Should crude prices accelerate higher, yields are likely to rise. Currency volatility will need to be managed by the RBI. Fears of inflation will exert pressure on yields as well.

Interest Rates Have Bottomed in the Short Term, with Upside Risks

While we do not think the U.S. is willing to expose the stability of the global financial system, interest rates are likely to have bottomed last week and the bias on rates now looks to be heading higher, with risks skewed to the upside. As the situation unfolds, clarity on the nature of action will come forward. Until that time, ongoing review of portfolio holdings, risk, liquidity, mark to market, and stressed entity updates remain appropriate areas of focus.

Technical Strategy

A volatile week for the market with partial recovery of losses in later part of the week after negative start. For the week Nifty declined 0.84% to close at 11,724. Broader market indices BSE Midcap and Smallcap lost 0.65% and 1.96%, respectively for the week. The Nifty traded in a range of 11,850 and 11,620 odd levels last week.
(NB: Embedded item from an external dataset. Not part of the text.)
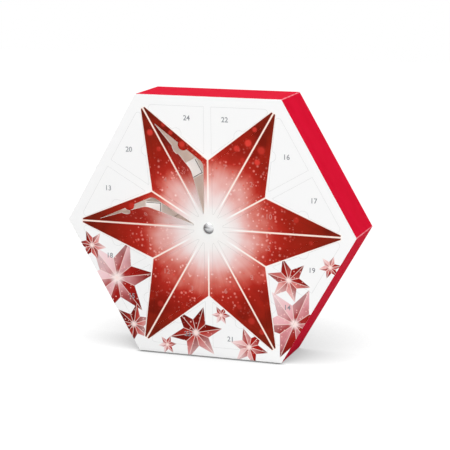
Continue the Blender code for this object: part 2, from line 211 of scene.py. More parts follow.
# Small printed stars, in millimetres from the hub: x, z, radius, radius of the glow, turn in
# degrees, direction of their tint in degrees, light colour, deep colour
SMALL_STARS = (
    (-118, -68, 50, 13, 10, 320, "#F1C6CA", "#A01C16"),
    (-150, -30, 19, 5, -6, 200, "#D9706A", "#8A1711"),
    (-97, -124, 26, 6, 21, 150, "#C4423A", "#74130D"),
    (-54, -146, 12, 3, 9, 20, "#F0C2C3", "#B5221C"),
    (50, -140, 24, 5, -12, 30, "#EDB7B6", "#A81A14"),
    (-17, -128, 34, 7, 13, 100, "#C23A31", "#7A140D"),
    (15, -104, 12, 3, 0, 60, "#F0C2C3", "#AC221C"),
    (106, -107, 46, 9, 7, 310, "#E9A6AC", "#9A1A14"),
    (99, -55, 27, 6, -14, 80, "#DE827C", "#9A1A14"),
    (149, -36, 14, 4, 12, 300, "#EBA5A2", "#A91E18"),
)
SMALL_LINE = 0.36 * MM
SMALL_BLUR_MM = 0.35
SMALL_TIP_RED = "#5E120C"
SMALL_DUST_PINK = "#F7C4BD"
SMALL_GLOW_WHITE = "#FFF6F4"
SMALL_FOLD_PINK = "#F9DDD6"


def small_star(tree, plane, under, dust, star):
    """Print one small star, with the dust of sparkles on it, over the colour under it."""
    x, z, radius, halo, turn, tint, light, deep = star
    centred = add(tree, "Mapping", {"Vector": plane, "Location": (x * MM, 0, z * MM),
                                    "Rotation": (0, radians(-turn), 0),
                                    "Scale": (radius * MM,) * 3}, vector_type="TEXTURE")
    shape = star_pattern(tree, centred)

    # Each facet has its own depth of colour, over a tint that deepens across the star
    heading = radians(tint)
    across = add(tree, "VectorMath", {0: centred, 1: (cos(heading), 0, sin(heading))}, out="Value",
                 operation="DOT_PRODUCT")
    fold = add(tree, "Math", {0: shape["Side"], 1: 0.30, 2: across}, operation="MULTIPLY_ADD")
    mist = add(tree, "TexNoise", {"Vector": centred, "Scale": 2.4, "Detail": 2.0})
    misted = add(tree, "Math", {0: mist, 1: 0.9, 2: fold}, operation="MULTIPLY_ADD")
    shade = add(tree, "MapRange", {0: misted, 1: -0.35, 2: 0.95}, interpolation_type="SMOOTHSTEP")
    tinted = add(tree, "Mix", {0: shade, 6: linear(light), 7: linear(deep)}, out=2,
                 data_type="RGBA")
    to_tip = add(tree, "MapRange", {0: shape["Radius"], 1: 0.40, 2: 1.0, 3: 0.0, 4: 0.85})
    darkness = add(tree, "Math", {0: to_tip, 1: shade}, operation="MULTIPLY")
    tipped = add(tree, "Mix", {0: darkness, 6: tinted, 7: linear(SMALL_TIP_RED)}, out=2,
                 data_type="RGBA")

    # Dust, the glow at its middle and the pale fold lines
    sprinkled = add(tree, "Mix", {0: dust, 6: tipped, 7: linear(SMALL_DUST_PINK)}, out=2,
                    data_type="RGBA")
    glow = add(tree, "MapRange", {0: shape["Radius"], 1: 0.0, 2: halo / radius, 3: 0.95, 4: 0.0},
               interpolation_type="SMOOTHERSTEP")
    lit = add(tree, "Mix", {0: glow, 6: sprinkled, 7: linear(SMALL_GLOW_WHITE)}, out=2,
              data_type="RGBA")
    line = SMALL_LINE / (radius * MM)
    nearest = add(tree, "Math", {0: shape["Ridge"], 1: shape["Valley"]}, operation="MINIMUM")
    drawn = add(tree, "MapRange", {0: nearest, 1: line * 0.5, 2: line * 1.6, 3: 0.72, 4: 0.0},
                interpolation_type="SMOOTHSTEP")
    lined = add(tree, "Mix", {0: drawn, 6: lit, 7: linear(SMALL_FOLD_PINK)}, out=2,
                data_type="RGBA")

    # The pale side of the star fades a little into the white board
    blur = SMALL_BLUR_MM / radius
    covers = add(tree, "MapRange", {0: shape["Inside"], 1: -blur, 2: blur},
                 interpolation_type="SMOOTHSTEP")
    fade = add(tree, "MapRange", {0: across, 1: -0.9, 2: -0.1, 3: 0.5, 4: 1.0})
    faded = add(tree, "Math", {0: covers, 1: fade}, operation="MULTIPLY")
    return add(tree, "Mix", {0: faded, 6: under, 7: lined}, out=2, data_type="RGBA")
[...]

Thus, a breakout from the range will provide direction to the market. On the downside market has support in the region of 11,620 and 11,590 which is the top of rising gap. Breaking below this decline can lead to 11,425, filling the gap area and next support will be 11,275. On the upside index needs to cross 11,850 on sustainable basis in order to bounce back to 12,000-12,100 levels. In Nifty options maximum open interest for Put is seen at strike price of 11,700 followed by 11,500; while for Call maximum open interest is seen at 12,000 followed by 11,800. Significant amount of Call writing was seen in strike prices of 11,800 to 12,000 suggesting in the near term upside is likely to be capped at 12,000 levels. For the week India VIX has increased by 5.1% to 14.61. After touching sub 14 levels, VIX is also seeing some recovery. For markets to stabilize, VIX needs to normalize at current levels but breaching the mark of 15 could lead to further profit booking in the market.